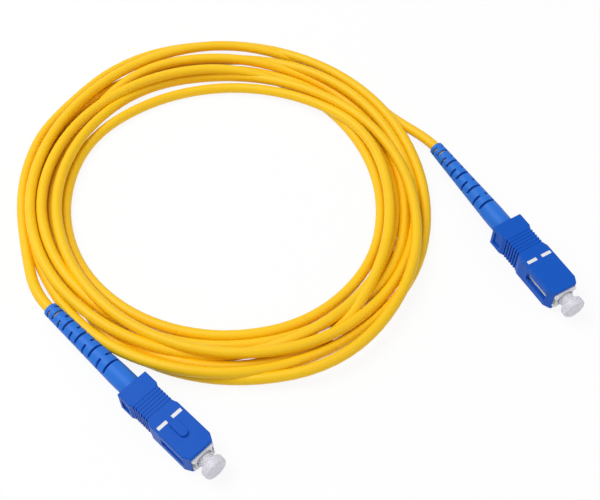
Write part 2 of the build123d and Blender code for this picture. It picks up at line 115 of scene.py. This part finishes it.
# The painted shade on the jacket inside a boot starts this far from the mouth, in metres, and
# this is the share of it that every further metre adds, until it is whole.
SHADE_START = 0.005
SHADE_PER_METRE = 300.0

# The stage: each lamp's name, place, side and colour, then the floor and the camera.
LAMP_TARGET = (0, 0.02, 0)
KEY_LAMP = ("key_lamp", (-0.35, 0.15, 0.62), 0.5, (1.0, 0.99, 0.97))
FILL_LAMP = ("fill_lamp", (0.45, -0.4, 0.5), 0.6, (0.97, 0.98, 1.0))
FLOOR_HALF_WIDTH = 2.5
FLOOR_GREYS = ((0.94, 0.94, 0.94, 1), (0.96, 0.96, 0.96, 1))
FLOOR_GLOW_SHARE = 0.9
CAMERA_PLACE = Vector((-0.00345, -0.14107, 0.22751))
CAMERA_TARGET = Vector((-0.00345, 0.0171, 0.0))
CAMERA_ROLL = -0.854
CAMERA_LENS = 60.0


class Socket:
    """A shader output that takes part in sums; each sum adds a Math node."""

    def __init__(self, finish, output):
        self.finish = finish
        self.output = output

    def sum(self, operation, first, second):
        return self.finish.add("ShaderNodeMath", {"operation": operation}, {0: first, 1: second})

    def __add__(self, other):
        return self.sum("ADD", self, other)

    def __radd__(self, other):
        return self.sum("ADD", other, self)

    def __sub__(self, other):
        return self.sum("SUBTRACT", self, other)

    def __rsub__(self, other):
        return self.sum("SUBTRACT", other, self)

    def __mul__(self, other):
        return self.sum("MULTIPLY", self, other)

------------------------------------

▶ [EXERCISE REQUIREMENTS]
Print only the lines that run from the start of the listing to the line bearing "SHADE_PER_METRE = 300.0"; please keep the first line and that last one, exactly as they appear.

▶ [IN RESPONSE]
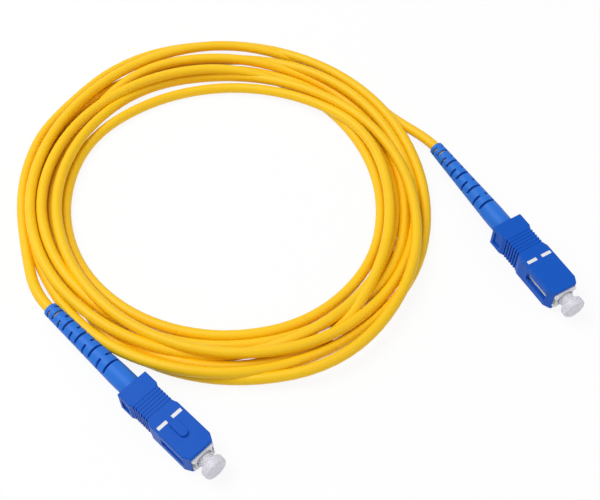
Write part 2 of the build123d and Blender code for this picture. It picks up at line 115 of scene.py. This part finishes it.
# The painted shade on the jacket inside a boot starts this far from the mouth, in metres, and
# this is the share of it that every further metre adds, until it is whole.
SHADE_START = 0.005
SHADE_PER_METRE = 300.0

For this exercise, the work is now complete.